Now, of course, after the end of the 90-day bonanza and months of wrangling, it is Wissing, Lang and the 16 state transport ministers who were, presenting its successor, left sounding like they are barking “Bah humbug!” in the run-up to Christmas. “€49 Euros a month?!” For those arguing for an extension of the €9 ticket, that is a difference of €40; even advocates of Austria’s more realistic 365-Euro-ticket are around €19 out. And so all the relief that there will now be a permanent cheap ticket is tinged with disappointment that it won’t be that cheap.

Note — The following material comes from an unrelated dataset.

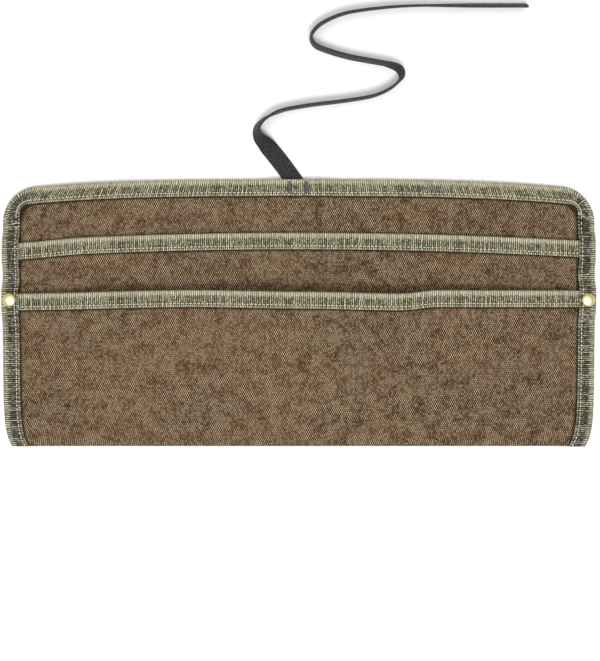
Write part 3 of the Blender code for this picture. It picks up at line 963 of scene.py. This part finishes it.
share = np.linspace(0, 1, STRAP_STEPS + 1)
between = (share[1:] + share[:-1]) / 2
course = np.radians(np.interp(between, *np.array(STRAP_HEADINGS).T))
step = STRAP_LENGTH / STRAP_STEPS
start = math.radians(STRAP_HEADINGS[0][1])
strap_x = STRAP_OFFSET + np.concatenate([[0], np.cumsum(step * np.cos(course))])
strap_y = TOP - STRAP_SEWN * math.sin(start) + np.concatenate([[0], np.cumsum(step * np.sin(course))])
heading = np.radians(np.interp(share, *np.array(STRAP_HEADINGS).T))[:, None]
twist = np.radians(np.interp(share, *np.array(STRAP_TWIST).T))[:, None]
reach = np.linspace(-1, 1, 13) * STRAP_WIDTH / 2
middle = STRAP_WIDTH / 2 * np.sin(twist) + STRAP_THICKNESS / 2 * np.cos(twist)
strap_points = np.stack([
    strap_x[:, None] + reach * np.cos(twist) * np.sin(heading),
    strap_y[:, None] - reach * np.cos(twist) * np.cos(heading),
    middle + reach * np.sin(twist),
], axis=2)

# Black polyester webbing, woven in a slanting rib: near black and low in gloss, its ribs a little paler.
# The picks are drawn 1.2 mm apart, coarser than real, so that they show.
WEBBING_BLACK = "#0d0c0d"
WEBBING_LIFT = "#4a4748"
PICK = 1.2 * MM

webbing, shader = new_material("black polyester webbing", 0.6)
shader.inputs["Specular IOR Level"].default_value = 0.25
laid = add_node(webbing, "ShaderNodeUVMap", uv_map="cloth")["UV"]
turns = add_node(
    webbing, "ShaderNodeVectorMath", {0: laid, "Scale": math.tau / PICK}, operation="SCALE"
)["Vector"]
axes = add_node(webbing, "ShaderNodeSeparateXYZ", {0: turns})
slant = add_node(webbing, "ShaderNodeMath", {0: axes["X"], 1: axes["Y"]}, operation="ADD")["Value"]
slant = add_node(webbing, "ShaderNodeMath", {0: slant}, operation="SINE")["Value"]
ends = add_node(webbing, "ShaderNodeMath", {0: axes["X"]}, operation="SINE")["Value"]
weave = add_node(webbing, "ShaderNodeMath", {0: slant, 1: ends}, operation="ADD")["Value"]
grit = add_node(webbing, "ShaderNodeTexNoise", {"Vector": laid, "Scale": 600, "Detail": 2})["Fac"]
relief = add_node(webbing, "ShaderNodeMath", {0: weave, 1: 0.25, 2: grit}, operation="MULTIPLY_ADD")["Value"]
lifted = add_node(
    webbing, "ShaderNodeMapRange", {"Value": relief, "From Min": 0.4, "From Max": 1.0}
)["Result"]
body = add_node(
    webbing,
    "ShaderNodeMix",
    {FACTOR: lifted, MIX_A: colour(WEBBING_BLACK), MIX_B: colour(WEBBING_LIFT)},
    data_type="RGBA",
)[MIXED]
raised = add_node(
    webbing, "ShaderNodeBump", {"Height": relief, "Strength": 0.6, "Distance": 0.3 * MM}
)["Normal"]
webbing.node_tree.links.new(body, shader.inputs["Base Color"])
webbing.node_tree.links.new(raised, shader.inputs["Normal"])
strap = make_cloth("tie_strap", strap_points, STRAP_THICKNESS, webbing, smooth_edges=0.4 * MM)
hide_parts("strap")
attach(strap, "root")

# Bar tacks
# Two short, dense rows of zigzag in dark thread hold the strap's end under the edge tape, one near each of
# the strap's edges. They show on the tape and on the strap's own underside.
TACK_LENGTH = 6.5 * MM
TACK_WIDTH = 2.2 * MM
TACK_PASSES = 15
TACK_PLACES = (-5.2 * MM, 4.4 * MM)

TACK_INSET = 1.4 * MM  # from the flap's edge to a tack's nearer end
UNDERSIDE = 0.1 * MM

# Bonded nylon thread: dark blue-grey, with a soft gloss.
TACK_BLUE = "#3c4350"

tack_thread, shader = new_material("bonded nylon thread", 0.45)
shader.inputs["Base Color"].default_value = colour(TACK_BLUE)
tack_middles = []
tack_directions = []
for tack_x in TACK_PLACES:
    column = tack_x / STRAIGHT_HALF
    tape_top = back_underside(np.array([[column]]), np.array([[5.0]]))[0, 0] + CANVAS + SPREAD + TAPE / 2
    flap_y = flap_outline(np.array([column]), 0)[1][0] - TACK_INSET
    for number in range(TACK_PASSES):
        y = flap_y - TACK_LENGTH * (number + 0.5) / TACK_PASSES
        slope = TACK_LENGTH / TACK_PASSES * (1 if number % 2 else -1)
        direction = np.array([TACK_WIDTH, slope, 0])
        direction /= np.linalg.norm(direction)
        for height in (tape_top, UNDERSIDE):
            tack_middles.append((tack_x, y, height))
            tack_directions.append(direction)
make_stitches(
    "bar_tacks", np.array(tack_middles), np.array(tack_directions), TACK_WIDTH, tack_thread
)

# Table and light
# A plain near-white table under soft studio light: one broad lamp overhead and a smaller one from the side
# of the fold, which lets the mouth of the pocket cast its shadow up the lining.
TABLE_SIZE = 6
TABLE_DROP = 0.2 * MM
TABLE_WHITE = "#fbfbfb"

bpy.ops.object.select_all(action="DESELECT")
bpy.ops.mesh.primitive_plane_add(size=TABLE_SIZE, location=(0, 0, -TABLE_DROP))
table = bpy.context.object
table.name = "table"
white, shader = new_material("plain white table", 0.9)
shader.inputs["Base Color"].default_value = colour(TABLE_WHITE)
table.data.materials.append(white)


def add_lamp(name, place, size, power):
    """A square area lamp that faces the roll."""
    lamp = bpy.data.lights.new(name, "AREA")
    lamp.size = size
    lamp.energy = power
    holder = bpy.data.objects.new(name, lamp)
    bpy.context.scene.collection.objects.link(holder)
    holder.location = place
    holder.rotation_euler = Vector(place).to_track_quat("Z", "Y").to_euler()


add_lamp("overhead", (-0.15, -0.1, 1.7), 1.8, 14)
add_lamp("key", (0.15, -0.6, 1.5), 0.4, 13)
world = bpy.data.worlds.new("studio")
bpy.context.scene.world = world
world.use_nodes = True
world.node_tree.nodes["Background"].inputs["Color"].default_value = (1, 1, 1, 1)
world.node_tree.nodes["Background"].inputs["Strength"].default_value = 0.5
bpy.context.scene.view_settings.view_transform = "Standard"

‘Public equivalent of joyriding’

Yes, the political expectations management here was awful, because, considered on its own merits, the €49 ticket is sound policy which will have a long-lasting effect on real incomes and travel patterns without the deleterious effects of its short-lived gimmicky predecessor.

So what was wrong with the €9 ticket and how is the €49 ticket better? The biggest problem with this summer’s eye-catching initiative was that, while it did achieve one stated aim of putting money in the pockets of existing season-ticket holders, the price was so crazily low as to encourage the public-transport equivalent of joyriding.

In milder instances, people who could perfectly well have afforded to use long-distance services switched to far slower and far more complicated itineraries because they were unbeatably cheap, contributing to overcrowding on regional lines; at its worst (i.e. on warm weekends), the ticket encouraged people to head to already busy tourist hotspots when they otherwise wouldn’t have travelled at all

READ ALSO: What happens to Germany’s €9 ticket at the end of August?

This ran completely counter to another of the policy’s aims of reducing emissions (the most carbon-neutral journey is, after all, the one that never happens). It was also counterproductive insofar as it added disruption to a network already struggling with staffing shortages and a chronic lack of capacity: rather than attracting new riders, in many instances, the overcrowded and heavily-delayed services of this summer will have confirmed car-drivers’ suspicions that public transport is a sweaty hell-hole best avoided.

Deutsche Bahn regional trains leave Munich station

Regional trains of German rail operator Deutsche Bahn leave the main train station in Munich, southern Germany, on March 28, 2022. (Photo by Christof STACHE / AFP)

All of this explains why the €9 ticket was a failure: studies tracking its effect showed that, more than anything, it created more traffic without making a serious dent in the number of car journeys undertaken. And while doing that, it drained the coffers of public transport operators who are now reliant on Berlin making up for missing ticket receipts, in turn adding a couple of billion Euros to an already maxed-out governmental credit card.

Avoiding excesses

Now, by cranking up the price from “Oh, sure, why the hell not?” up to “Hm, sounds okay, I guess…”, the €49 ticket will avoid these excesses while still offering considerable savings both to season-ticket holders and anyone looking to make more use of public transport options in their free time or on holiday. This will be a helpful tool in the box when it comes to trying to get a grip on rampant inflation and a boon to hard-pressed commuters and low-income households. What it won’t do is actively provoke people into travelling just for the sake of it – and won’t bankrupt either the federal or the state transport departments. 

Yet what is by far the most important thing about the €49 ticket is its radically simplifying effect. In many countries, public transport (especially rail) is plagued by complicated fare structures, and Germany is perhaps Europe’s worst offender here: within each region, there are dozens of local transport authorities who set their own rates, usually based on complicated geographical zoning and often with a peak/off-peak element; some offer 24-hours day-tickets, others passes only valid until midnight or until 6am on the following day; in addition, service operators tend to offer their own flat-rate tickets, weekend travelcards, and various other deals, often for groups of different sizes or with specific characteristics (youths/seniors, students, jobseekers)… 

So for everyone looking to buy a fare with €49.00 to spare but not 40 minutes, the new go-to monthly ticket offers a quick way out. And if €49 sounds like a lot, it’s worth bearing in mind that many longer return journeys with regional trains can end up costing that if an overnight stay is involved.

Anyone planning to take just one trip from, say, Hamburg to Flensburg, staying a few days there and taking the bus to get around, is quids in – and will be delighted that they can use HVV services back in Hamburg and that, if they end up in Berlin or Munich later that month, they can also ride the busses, trams, and underground trains there. 

By taking a machete to the thicket of fares, this new permanent ticket beats a path to a nationwide public transport experience smoother than at any point in the past. As of next year, most people looking to ride on even just a semi-regular basis will no longer have to think twice about ticketing and will be able to use busses and trains in the same way drivers use their cars.

This is genuinely transformative, and if we’d never had the €9 ticket, the €49 ticket would be a headline-grabbing shift in transport policy. As it is, though, this important moment seems like an anti-climax.